Given request
Everything from the line with "shift = Vector(-(whole.XMin" through the line with "imported = [obj" should be repeated exactly, both of those lines included, and nothing else.

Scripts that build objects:
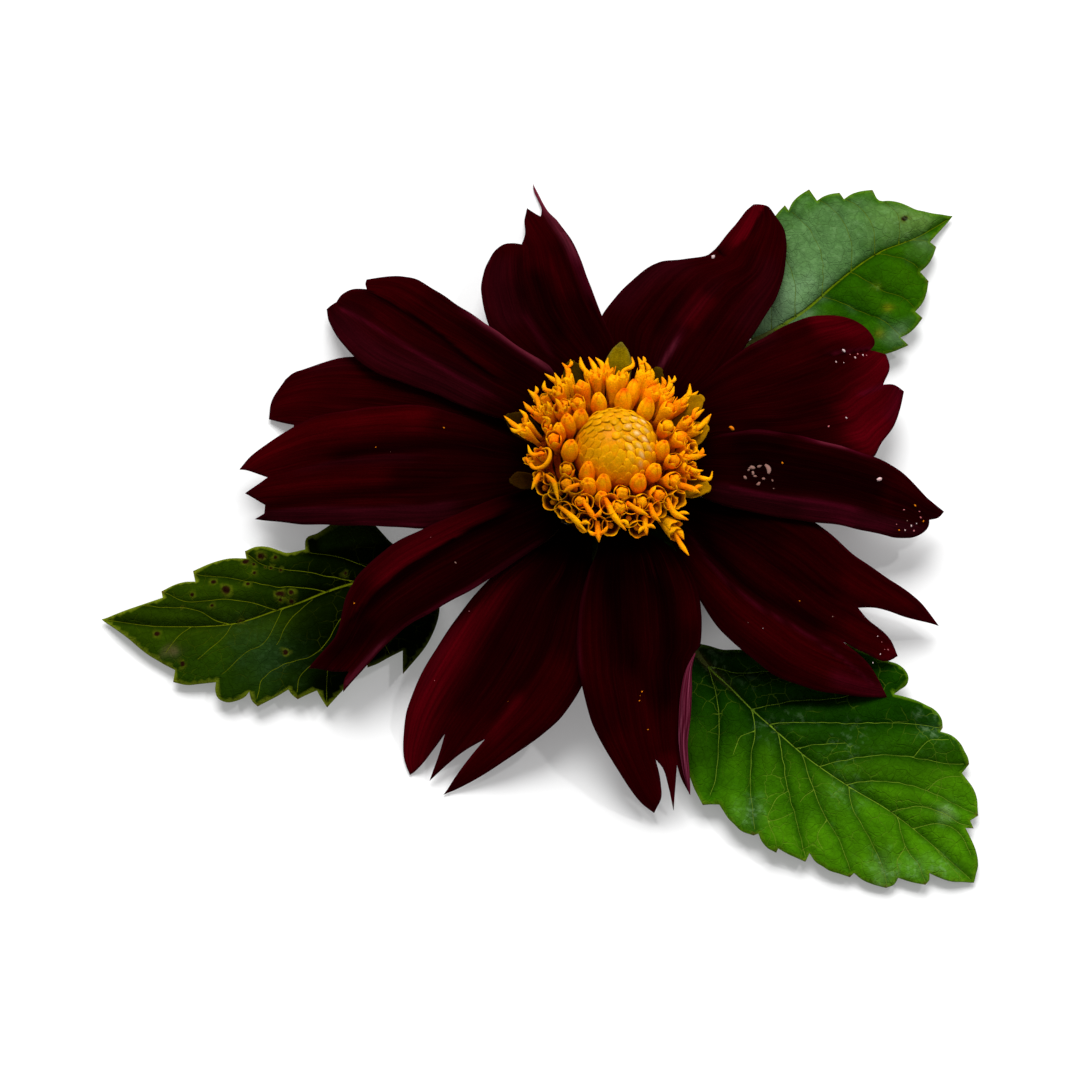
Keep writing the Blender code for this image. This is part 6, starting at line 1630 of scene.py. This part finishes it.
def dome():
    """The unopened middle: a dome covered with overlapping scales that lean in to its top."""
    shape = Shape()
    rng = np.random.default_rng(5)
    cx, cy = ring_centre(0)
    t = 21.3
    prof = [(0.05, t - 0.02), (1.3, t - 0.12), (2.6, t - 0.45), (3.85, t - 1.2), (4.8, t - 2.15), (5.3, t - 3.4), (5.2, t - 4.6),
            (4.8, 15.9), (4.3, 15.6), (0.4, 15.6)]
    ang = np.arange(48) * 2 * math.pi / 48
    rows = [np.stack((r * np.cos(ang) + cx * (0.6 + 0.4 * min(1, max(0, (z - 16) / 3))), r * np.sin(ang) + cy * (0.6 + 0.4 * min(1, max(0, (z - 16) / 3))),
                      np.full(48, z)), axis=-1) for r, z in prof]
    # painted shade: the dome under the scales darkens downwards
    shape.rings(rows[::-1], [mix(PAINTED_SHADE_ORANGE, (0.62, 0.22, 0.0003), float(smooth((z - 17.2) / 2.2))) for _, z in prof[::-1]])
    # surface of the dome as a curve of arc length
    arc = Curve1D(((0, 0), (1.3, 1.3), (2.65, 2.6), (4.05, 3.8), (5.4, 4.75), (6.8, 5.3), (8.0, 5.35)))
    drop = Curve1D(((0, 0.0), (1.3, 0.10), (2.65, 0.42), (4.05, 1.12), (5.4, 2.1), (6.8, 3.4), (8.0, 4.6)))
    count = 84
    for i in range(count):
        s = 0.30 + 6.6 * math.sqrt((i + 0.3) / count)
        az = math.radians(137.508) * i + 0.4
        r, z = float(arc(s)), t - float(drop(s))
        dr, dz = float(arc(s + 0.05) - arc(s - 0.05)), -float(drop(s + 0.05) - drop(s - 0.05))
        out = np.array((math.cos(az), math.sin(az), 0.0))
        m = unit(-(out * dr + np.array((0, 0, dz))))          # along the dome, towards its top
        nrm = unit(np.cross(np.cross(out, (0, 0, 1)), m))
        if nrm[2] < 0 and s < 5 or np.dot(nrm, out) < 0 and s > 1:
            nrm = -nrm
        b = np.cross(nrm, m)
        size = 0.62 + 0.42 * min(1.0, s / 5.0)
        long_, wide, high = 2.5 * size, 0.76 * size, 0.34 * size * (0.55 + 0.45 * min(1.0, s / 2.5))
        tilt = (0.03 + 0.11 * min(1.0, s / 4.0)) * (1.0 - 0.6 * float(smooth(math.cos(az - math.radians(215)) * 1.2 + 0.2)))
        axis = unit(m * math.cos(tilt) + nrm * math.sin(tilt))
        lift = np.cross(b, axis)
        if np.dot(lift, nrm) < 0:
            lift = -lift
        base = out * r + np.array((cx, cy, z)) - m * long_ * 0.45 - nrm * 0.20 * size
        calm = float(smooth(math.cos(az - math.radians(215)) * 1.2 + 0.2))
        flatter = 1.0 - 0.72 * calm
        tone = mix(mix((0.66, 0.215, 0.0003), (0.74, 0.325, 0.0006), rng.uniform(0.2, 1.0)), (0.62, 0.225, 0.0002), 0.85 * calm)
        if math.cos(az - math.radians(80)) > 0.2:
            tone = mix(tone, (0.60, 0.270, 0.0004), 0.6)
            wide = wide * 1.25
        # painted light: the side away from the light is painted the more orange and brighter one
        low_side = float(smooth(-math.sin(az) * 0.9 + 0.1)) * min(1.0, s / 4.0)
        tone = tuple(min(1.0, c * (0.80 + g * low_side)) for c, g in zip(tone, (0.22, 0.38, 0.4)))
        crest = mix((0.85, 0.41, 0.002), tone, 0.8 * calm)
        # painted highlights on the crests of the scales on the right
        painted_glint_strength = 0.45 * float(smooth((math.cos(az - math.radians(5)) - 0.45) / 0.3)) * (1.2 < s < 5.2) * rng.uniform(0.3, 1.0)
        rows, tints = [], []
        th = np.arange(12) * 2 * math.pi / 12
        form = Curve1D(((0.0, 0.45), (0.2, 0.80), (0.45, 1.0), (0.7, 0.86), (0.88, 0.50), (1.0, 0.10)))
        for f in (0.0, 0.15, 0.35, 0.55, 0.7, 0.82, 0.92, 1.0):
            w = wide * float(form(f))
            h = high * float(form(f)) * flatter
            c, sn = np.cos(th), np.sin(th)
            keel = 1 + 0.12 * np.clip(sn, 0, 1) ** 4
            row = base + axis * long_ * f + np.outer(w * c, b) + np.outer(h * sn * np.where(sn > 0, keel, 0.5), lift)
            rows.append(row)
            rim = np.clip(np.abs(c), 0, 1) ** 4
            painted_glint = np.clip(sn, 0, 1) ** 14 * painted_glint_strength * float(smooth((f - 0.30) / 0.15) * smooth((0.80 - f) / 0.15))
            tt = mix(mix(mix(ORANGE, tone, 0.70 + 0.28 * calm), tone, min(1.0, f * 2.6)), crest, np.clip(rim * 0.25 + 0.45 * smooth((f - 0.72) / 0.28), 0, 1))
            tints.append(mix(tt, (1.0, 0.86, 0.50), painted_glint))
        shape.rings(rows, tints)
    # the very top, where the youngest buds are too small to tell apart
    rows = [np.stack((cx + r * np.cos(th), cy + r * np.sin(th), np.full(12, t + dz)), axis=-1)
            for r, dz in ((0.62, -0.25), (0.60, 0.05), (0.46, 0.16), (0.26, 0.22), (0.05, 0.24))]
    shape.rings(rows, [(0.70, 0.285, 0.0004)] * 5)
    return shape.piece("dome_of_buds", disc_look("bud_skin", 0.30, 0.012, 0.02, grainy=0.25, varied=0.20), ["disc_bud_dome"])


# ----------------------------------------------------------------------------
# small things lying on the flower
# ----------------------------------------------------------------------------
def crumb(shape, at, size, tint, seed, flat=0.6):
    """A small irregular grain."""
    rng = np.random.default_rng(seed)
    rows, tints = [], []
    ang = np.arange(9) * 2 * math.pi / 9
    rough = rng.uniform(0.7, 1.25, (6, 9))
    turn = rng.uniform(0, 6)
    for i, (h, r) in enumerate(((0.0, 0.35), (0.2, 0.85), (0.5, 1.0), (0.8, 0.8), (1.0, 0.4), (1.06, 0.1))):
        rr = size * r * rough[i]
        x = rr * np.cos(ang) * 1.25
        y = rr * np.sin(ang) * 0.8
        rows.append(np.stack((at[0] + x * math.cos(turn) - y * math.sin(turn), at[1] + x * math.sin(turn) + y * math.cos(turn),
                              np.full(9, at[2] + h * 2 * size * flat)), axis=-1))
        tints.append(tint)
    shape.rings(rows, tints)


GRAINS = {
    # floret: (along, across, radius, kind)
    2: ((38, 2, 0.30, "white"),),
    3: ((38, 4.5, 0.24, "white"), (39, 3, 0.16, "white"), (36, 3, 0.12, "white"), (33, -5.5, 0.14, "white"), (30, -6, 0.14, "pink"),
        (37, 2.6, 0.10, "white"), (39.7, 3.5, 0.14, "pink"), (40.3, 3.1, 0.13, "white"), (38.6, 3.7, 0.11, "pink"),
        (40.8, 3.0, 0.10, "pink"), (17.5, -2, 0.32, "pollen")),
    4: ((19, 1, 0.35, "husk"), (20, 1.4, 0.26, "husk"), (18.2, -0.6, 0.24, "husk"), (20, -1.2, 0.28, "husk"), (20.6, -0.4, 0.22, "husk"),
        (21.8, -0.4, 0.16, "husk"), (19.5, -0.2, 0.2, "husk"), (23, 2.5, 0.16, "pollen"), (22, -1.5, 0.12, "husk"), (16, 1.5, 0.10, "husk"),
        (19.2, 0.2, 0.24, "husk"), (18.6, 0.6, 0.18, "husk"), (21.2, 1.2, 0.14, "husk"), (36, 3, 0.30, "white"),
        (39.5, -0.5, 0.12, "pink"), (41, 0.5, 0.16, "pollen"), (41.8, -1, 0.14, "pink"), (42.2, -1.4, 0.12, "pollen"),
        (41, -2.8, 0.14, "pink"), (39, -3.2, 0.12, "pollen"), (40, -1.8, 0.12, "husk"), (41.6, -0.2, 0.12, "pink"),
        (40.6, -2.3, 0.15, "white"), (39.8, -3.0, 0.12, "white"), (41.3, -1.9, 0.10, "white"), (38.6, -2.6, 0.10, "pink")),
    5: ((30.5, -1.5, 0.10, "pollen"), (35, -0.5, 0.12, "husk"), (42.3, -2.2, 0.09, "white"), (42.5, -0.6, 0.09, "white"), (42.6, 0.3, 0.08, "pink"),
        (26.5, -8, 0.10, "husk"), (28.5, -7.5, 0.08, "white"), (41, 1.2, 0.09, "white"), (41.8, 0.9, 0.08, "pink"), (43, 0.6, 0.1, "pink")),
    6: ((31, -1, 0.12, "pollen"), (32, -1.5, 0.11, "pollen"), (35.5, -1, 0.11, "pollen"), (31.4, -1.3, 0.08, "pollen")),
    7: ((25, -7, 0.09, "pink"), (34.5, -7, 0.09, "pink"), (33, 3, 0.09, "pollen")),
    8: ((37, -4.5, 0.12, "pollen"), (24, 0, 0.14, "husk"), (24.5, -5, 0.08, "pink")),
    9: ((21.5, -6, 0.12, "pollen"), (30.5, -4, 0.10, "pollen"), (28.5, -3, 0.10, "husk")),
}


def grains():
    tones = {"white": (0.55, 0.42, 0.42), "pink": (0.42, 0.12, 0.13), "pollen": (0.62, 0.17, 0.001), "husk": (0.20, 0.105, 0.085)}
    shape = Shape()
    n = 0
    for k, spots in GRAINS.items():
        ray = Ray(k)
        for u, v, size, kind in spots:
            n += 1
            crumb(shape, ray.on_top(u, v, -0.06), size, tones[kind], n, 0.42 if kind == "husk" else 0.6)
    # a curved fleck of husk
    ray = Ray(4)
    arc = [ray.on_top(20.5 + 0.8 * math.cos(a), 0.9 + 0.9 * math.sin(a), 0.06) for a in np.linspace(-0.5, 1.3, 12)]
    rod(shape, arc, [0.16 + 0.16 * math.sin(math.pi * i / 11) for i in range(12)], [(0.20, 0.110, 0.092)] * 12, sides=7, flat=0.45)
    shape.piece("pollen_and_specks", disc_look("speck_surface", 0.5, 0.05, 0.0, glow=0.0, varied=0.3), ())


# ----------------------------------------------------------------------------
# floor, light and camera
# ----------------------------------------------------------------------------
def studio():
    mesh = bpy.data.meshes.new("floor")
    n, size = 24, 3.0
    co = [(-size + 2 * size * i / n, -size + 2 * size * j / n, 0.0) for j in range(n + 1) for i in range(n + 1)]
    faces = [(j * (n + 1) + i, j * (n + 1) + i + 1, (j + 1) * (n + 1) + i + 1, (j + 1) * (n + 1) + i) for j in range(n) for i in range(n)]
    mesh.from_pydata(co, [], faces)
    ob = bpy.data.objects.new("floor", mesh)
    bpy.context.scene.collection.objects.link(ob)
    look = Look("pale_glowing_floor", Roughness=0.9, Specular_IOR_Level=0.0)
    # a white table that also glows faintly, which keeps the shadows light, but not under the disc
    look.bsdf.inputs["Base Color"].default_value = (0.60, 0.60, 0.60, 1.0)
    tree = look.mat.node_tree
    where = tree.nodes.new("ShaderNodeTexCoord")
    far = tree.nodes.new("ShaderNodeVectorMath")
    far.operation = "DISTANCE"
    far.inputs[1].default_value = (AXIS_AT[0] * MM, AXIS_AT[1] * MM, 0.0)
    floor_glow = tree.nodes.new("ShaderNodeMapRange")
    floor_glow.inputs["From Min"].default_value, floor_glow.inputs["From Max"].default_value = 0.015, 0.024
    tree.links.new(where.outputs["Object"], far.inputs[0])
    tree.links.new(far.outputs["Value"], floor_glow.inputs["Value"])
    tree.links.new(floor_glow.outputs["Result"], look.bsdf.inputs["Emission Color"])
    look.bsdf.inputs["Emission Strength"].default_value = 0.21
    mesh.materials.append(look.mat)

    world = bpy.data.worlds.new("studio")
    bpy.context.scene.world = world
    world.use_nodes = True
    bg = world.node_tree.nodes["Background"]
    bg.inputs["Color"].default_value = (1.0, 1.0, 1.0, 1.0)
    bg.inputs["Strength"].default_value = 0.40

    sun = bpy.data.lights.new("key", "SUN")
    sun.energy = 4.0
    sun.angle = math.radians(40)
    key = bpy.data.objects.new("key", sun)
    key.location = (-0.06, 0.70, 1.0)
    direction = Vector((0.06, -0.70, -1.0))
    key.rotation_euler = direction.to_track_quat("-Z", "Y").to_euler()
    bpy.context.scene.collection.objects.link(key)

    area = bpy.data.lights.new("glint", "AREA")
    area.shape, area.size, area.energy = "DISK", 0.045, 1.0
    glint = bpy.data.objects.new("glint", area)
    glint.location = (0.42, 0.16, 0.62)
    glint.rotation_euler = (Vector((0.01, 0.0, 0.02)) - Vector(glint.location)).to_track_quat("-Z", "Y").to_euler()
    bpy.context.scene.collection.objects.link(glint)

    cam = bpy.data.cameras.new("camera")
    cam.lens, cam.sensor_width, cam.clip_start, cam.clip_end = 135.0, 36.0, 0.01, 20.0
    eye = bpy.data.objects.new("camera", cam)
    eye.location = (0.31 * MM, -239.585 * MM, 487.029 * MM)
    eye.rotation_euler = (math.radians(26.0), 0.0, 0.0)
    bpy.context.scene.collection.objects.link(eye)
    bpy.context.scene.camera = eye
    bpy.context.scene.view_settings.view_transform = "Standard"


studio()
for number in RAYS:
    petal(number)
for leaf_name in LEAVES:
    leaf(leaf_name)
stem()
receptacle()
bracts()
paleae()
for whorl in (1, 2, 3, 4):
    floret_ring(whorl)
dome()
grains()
* * *
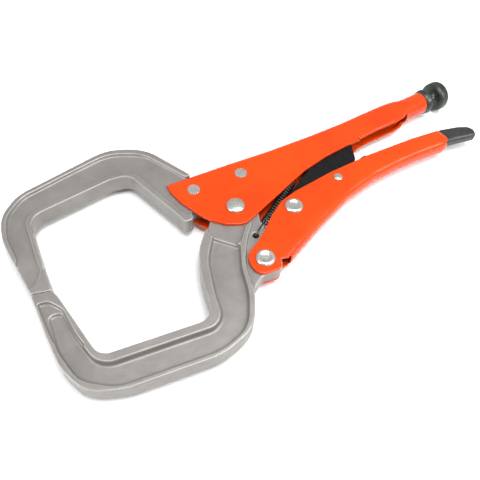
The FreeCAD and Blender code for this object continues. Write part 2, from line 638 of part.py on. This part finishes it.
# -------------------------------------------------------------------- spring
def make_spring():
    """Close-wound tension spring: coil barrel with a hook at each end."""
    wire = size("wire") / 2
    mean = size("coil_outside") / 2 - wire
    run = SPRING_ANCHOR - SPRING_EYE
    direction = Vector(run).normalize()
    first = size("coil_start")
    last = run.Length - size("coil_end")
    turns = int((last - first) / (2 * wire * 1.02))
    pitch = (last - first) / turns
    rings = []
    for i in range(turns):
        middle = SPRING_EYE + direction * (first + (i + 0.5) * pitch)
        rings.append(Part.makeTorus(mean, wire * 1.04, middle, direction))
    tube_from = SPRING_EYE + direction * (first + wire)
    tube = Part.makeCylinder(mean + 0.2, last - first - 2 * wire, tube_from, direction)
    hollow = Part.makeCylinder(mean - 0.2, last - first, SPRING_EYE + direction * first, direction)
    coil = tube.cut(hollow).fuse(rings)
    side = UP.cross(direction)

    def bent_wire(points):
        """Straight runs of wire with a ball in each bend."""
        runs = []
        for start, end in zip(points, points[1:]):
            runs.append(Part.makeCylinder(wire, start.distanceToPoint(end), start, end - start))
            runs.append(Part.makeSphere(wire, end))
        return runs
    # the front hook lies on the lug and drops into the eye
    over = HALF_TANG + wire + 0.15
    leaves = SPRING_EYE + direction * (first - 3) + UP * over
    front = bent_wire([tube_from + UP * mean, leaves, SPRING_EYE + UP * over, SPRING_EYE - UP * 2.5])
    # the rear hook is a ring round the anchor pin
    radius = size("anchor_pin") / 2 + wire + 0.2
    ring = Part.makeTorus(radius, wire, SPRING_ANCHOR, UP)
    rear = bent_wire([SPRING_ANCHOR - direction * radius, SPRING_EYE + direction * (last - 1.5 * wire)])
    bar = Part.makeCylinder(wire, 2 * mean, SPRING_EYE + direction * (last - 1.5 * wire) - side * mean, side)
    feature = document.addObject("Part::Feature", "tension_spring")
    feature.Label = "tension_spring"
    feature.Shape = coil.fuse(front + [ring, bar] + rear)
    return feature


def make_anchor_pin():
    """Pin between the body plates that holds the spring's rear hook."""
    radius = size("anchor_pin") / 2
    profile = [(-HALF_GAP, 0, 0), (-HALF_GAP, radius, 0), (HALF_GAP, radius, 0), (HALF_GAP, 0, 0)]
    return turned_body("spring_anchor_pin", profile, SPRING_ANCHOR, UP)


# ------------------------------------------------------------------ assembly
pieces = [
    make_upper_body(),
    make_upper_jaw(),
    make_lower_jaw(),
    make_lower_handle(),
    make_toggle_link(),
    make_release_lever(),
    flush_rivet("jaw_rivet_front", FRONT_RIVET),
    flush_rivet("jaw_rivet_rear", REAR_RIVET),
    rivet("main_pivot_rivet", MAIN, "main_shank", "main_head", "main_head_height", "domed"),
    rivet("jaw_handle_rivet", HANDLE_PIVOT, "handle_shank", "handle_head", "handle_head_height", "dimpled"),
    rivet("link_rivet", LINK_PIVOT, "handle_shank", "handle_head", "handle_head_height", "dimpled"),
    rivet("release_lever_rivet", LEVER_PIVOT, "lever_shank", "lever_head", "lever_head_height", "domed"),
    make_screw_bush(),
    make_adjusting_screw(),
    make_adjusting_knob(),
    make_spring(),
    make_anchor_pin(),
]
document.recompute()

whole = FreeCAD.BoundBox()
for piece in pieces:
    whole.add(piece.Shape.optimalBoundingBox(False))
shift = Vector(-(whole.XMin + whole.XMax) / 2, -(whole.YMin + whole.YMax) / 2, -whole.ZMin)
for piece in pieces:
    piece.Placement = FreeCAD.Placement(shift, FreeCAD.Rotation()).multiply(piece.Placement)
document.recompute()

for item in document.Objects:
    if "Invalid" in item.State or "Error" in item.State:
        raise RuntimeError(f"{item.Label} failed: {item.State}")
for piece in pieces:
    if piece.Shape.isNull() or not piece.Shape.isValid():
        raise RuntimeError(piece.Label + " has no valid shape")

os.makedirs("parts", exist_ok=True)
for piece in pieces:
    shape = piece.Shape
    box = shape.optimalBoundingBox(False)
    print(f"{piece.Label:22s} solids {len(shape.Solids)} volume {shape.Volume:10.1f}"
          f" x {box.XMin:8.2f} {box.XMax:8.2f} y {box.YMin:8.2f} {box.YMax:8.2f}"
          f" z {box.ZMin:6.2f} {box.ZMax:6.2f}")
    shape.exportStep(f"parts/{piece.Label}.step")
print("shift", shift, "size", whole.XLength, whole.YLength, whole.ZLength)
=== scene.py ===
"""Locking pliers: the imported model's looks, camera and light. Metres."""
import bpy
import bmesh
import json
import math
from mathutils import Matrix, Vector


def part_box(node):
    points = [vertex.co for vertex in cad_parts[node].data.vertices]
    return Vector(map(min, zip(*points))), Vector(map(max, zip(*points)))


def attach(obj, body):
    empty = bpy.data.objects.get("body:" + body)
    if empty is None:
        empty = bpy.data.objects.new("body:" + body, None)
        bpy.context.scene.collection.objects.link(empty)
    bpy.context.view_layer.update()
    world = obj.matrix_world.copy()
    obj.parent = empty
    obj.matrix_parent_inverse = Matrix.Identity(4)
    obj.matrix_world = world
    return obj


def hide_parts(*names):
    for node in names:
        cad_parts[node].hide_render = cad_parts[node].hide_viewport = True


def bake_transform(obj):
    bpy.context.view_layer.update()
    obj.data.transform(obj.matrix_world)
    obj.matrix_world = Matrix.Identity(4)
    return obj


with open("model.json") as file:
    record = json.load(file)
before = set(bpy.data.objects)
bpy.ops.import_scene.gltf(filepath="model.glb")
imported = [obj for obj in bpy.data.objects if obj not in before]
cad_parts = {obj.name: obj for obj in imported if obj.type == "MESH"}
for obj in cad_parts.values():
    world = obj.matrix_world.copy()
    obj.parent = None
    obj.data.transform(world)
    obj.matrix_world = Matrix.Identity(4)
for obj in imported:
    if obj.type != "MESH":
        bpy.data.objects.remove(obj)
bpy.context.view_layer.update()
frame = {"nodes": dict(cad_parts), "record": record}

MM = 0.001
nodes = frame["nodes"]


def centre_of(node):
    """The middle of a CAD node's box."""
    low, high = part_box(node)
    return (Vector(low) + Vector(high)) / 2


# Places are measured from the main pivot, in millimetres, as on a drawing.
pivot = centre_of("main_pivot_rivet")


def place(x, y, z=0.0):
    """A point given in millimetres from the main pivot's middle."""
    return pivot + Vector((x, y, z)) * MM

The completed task
shift = Vector(-(whole.XMin + whole.XMax) / 2, -(whole.YMin + whole.YMax) / 2, -whole.ZMin)
for piece in pieces:
    piece.Placement = FreeCAD.Placement(shift, FreeCAD.Rotation()).multiply(piece.Placement)
document.recompute()

for item in document.Objects:
    if "Invalid" in item.State or "Error" in item.State:
        raise RuntimeError(f"{item.Label} failed: {item.State}")
for piece in pieces:
    if piece.Shape.isNull() or not piece.Shape.isValid():
        raise RuntimeError(piece.Label + " has no valid shape")

os.makedirs("parts", exist_ok=True)
for piece in pieces:
    shape = piece.Shape
    box = shape.optimalBoundingBox(False)
    print(f"{piece.Label:22s} solids {len(shape.Solids)} volume {shape.Volume:10.1f}"
          f" x {box.XMin:8.2f} {box.XMax:8.2f} y {box.YMin:8.2f} {box.YMax:8.2f}"
          f" z {box.ZMin:6.2f} {box.ZMax:6.2f}")
    shape.exportStep(f"parts/{piece.Label}.step")
print("shift", shift, "size", whole.XLength, whole.YLength, whole.ZLength)
=== scene.py ===
"""Locking pliers: the imported model's looks, camera and light. Metres."""
import bpy
import bmesh
import json
import math
from mathutils import Matrix, Vector


def part_box(node):
    points = [vertex.co for vertex in cad_parts[node].data.vertices]
    return Vector(map(min, zip(*points))), Vector(map(max, zip(*points)))


def attach(obj, body):
    empty = bpy.data.objects.get("body:" + body)
    if empty is None:
        empty = bpy.data.objects.new("body:" + body, None)
        bpy.context.scene.collection.objects.link(empty)
    bpy.context.view_layer.update()
    world = obj.matrix_world.copy()
    obj.parent = empty
    obj.matrix_parent_inverse = Matrix.Identity(4)
    obj.matrix_world = world
    return obj


def hide_parts(*names):
    for node in names:
        cad_parts[node].hide_render = cad_parts[node].hide_viewport = True


def bake_transform(obj):
    bpy.context.view_layer.update()
    obj.data.transform(obj.matrix_world)
    obj.matrix_world = Matrix.Identity(4)
    return obj


with open("model.json") as file:
    record = json.load(file)
before = set(bpy.data.objects)
bpy.ops.import_scene.gltf(filepath="model.glb")
imported = [obj for obj in bpy.data.objects if obj not in before]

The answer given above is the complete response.